The Handling of K-Edge Effects in the Multiple Isotope Material Basis Set (MIMBS) Method of Isotope Identification

The multiple isotope material basis set (MIMBS) method for isotope identification combines the material basis set (MBS) model of gamma spectrum attenuation with ordinary response function fitting to identify shielded gamma-emitting isotopes, using low and medium resolution gamma detectors such as NaI(Tl) and LaBr₃. We recently improved the MIMBS algorithm to handle low energy gamma emitters such as ¹³³Xe or ²⁴¹Am. A concern with fitting the low energy region (below approximately 90 keV) is that the underlying MBS model assumptions fail because of the inherent K-edge discontinuities in the attenuation versus energy curve for the different atomic species.
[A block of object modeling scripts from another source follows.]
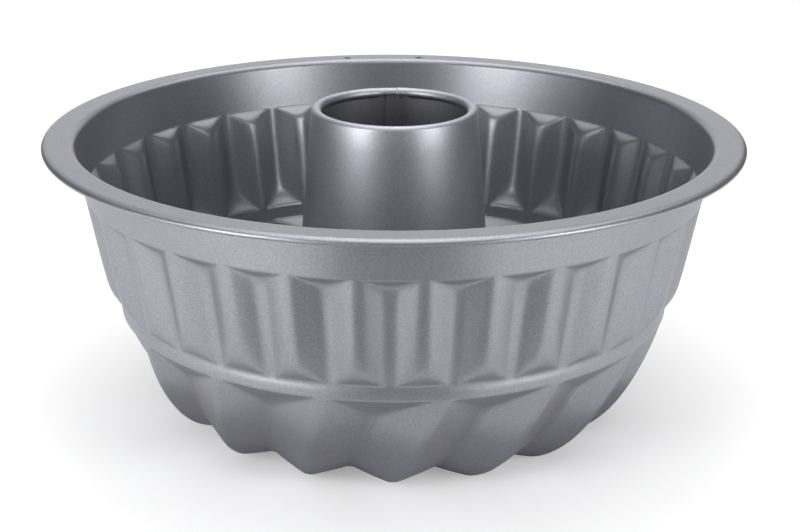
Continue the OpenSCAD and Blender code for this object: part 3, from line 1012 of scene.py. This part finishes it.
class TUBEPAN_OT_tube(bpy.types.Operator):
    """Make the rolled centre tube with its lip, lapped seam and hook"""
    bl_idname = "tube_pan.tube"
    bl_label = "Make Centre Tube"

    def execute(self, context):
        tube_piece()
        return {"FINISHED"}


class TUBEPAN_OT_stage(bpy.types.Operator):
    """Set the camera, the floor, the cards of painted shade, the sky and the lamps"""
    bl_idname = "tube_pan.stage"
    bl_label = "Make Stage"

    def execute(self, context):
        look = context.scene.pan_studio
        photo_camera()
        floor_piece(look)
        painted_shade_card(look)
        sky(look)
        for row in LAMPS:
            lamp(*row)
        context.scene.view_settings.view_transform = "Standard"
        return {"FINISHED"}


OPERATORS = [TUBEPAN_OT_stage, TUBEPAN_OT_rim, TUBEPAN_OT_flutes, TUBEPAN_OT_swirl,
             TUBEPAN_OT_floor, TUBEPAN_OT_tube]


class TUBEPAN_PT_panel(bpy.types.Panel):
    """Sizes, looks and pieces of the tube pan"""
    bl_label = "Tube Pan"
    bl_idname = "TUBEPAN_PT_panel"
    bl_space_type = "VIEW_3D"
    bl_region_type = "UI"
    bl_category = "Tube Pan"

    def draw(self, context):
        for name, group in GROUPS.items():
            box = self.layout.box()
            for field in group.__annotations__:
                box.prop(getattr(context.scene, name), field)
        for operator in OPERATORS:
            self.layout.operator(operator.bl_idname)


def register():
    """Registers the sizes and looks on the scene, the operators and the panel."""
    for group in GROUPS.values():
        bpy.utils.register_class(group)
    for name, group in GROUPS.items():
        setattr(bpy.types.Scene, name, PointerProperty(type=group))
    for cls in [*OPERATORS, TUBEPAN_PT_panel]:
        bpy.utils.register_class(cls)


def unregister():
    """Takes away what register added."""
    for cls in [TUBEPAN_PT_panel, *OPERATORS[::-1]]:
        bpy.utils.unregister_class(cls)
    for name in GROUPS:
        delattr(bpy.types.Scene, name)
    for group in reversed(list(GROUPS.values())):
        bpy.utils.unregister_class(group)


def main():
    register()
    bpy.ops.tube_pan.stage()
    bpy.ops.tube_pan.rim()
    bpy.ops.tube_pan.flutes()
    bpy.ops.tube_pan.swirl()
    bpy.ops.tube_pan.floor()
    bpy.ops.tube_pan.tube()


if __name__ == "__main__":
    main()
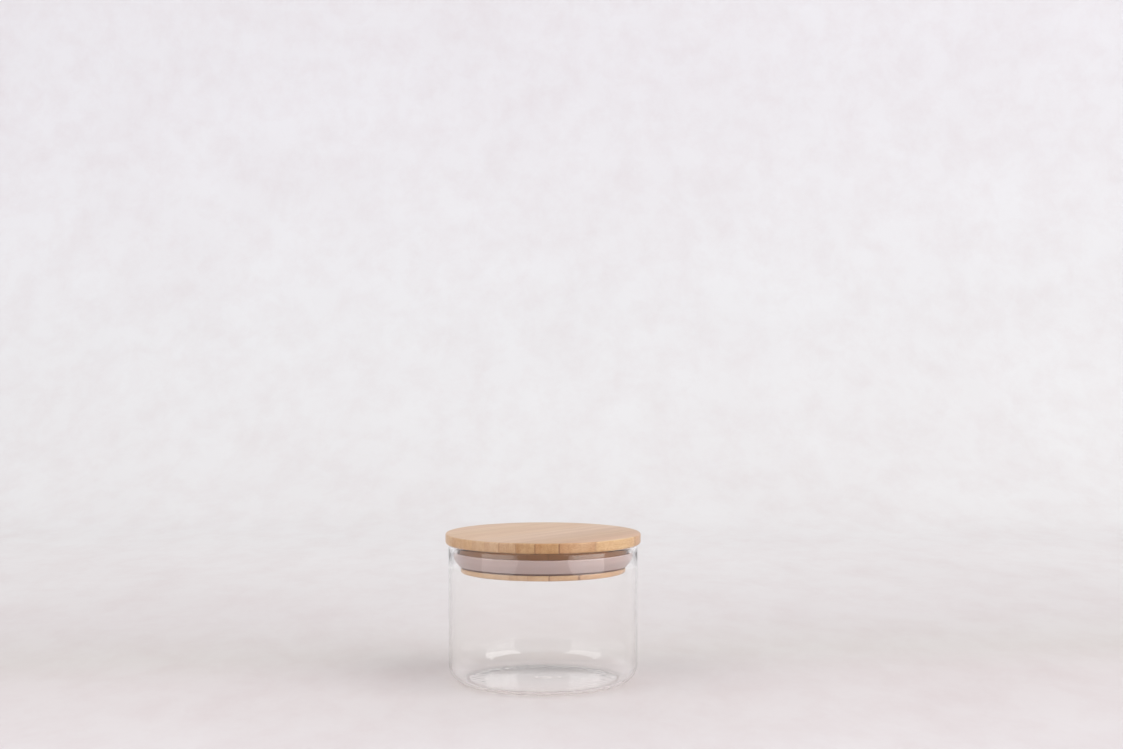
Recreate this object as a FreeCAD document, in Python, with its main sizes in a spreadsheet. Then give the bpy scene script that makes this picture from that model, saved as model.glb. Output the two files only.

For example, with basis attenuators of Al (Z = 13) and Pb (Z = 82) , the MBS model for the attenuation curve of Sn (Z = 50) would have Al and Pb K-edge discontinuities at 1.55 and 88 keV, rather than at the Sn K-edge energy of 29.2 keV. Complex mixtures such as cargo would have a complex and unpredictable K-edge distribution. In this presentation we show that the effect of K-edge discontinuities on the improved multiple-thickness MIMBS algorithm for low energy isotope identification and spectrum simulation is small for common attenuator distributions.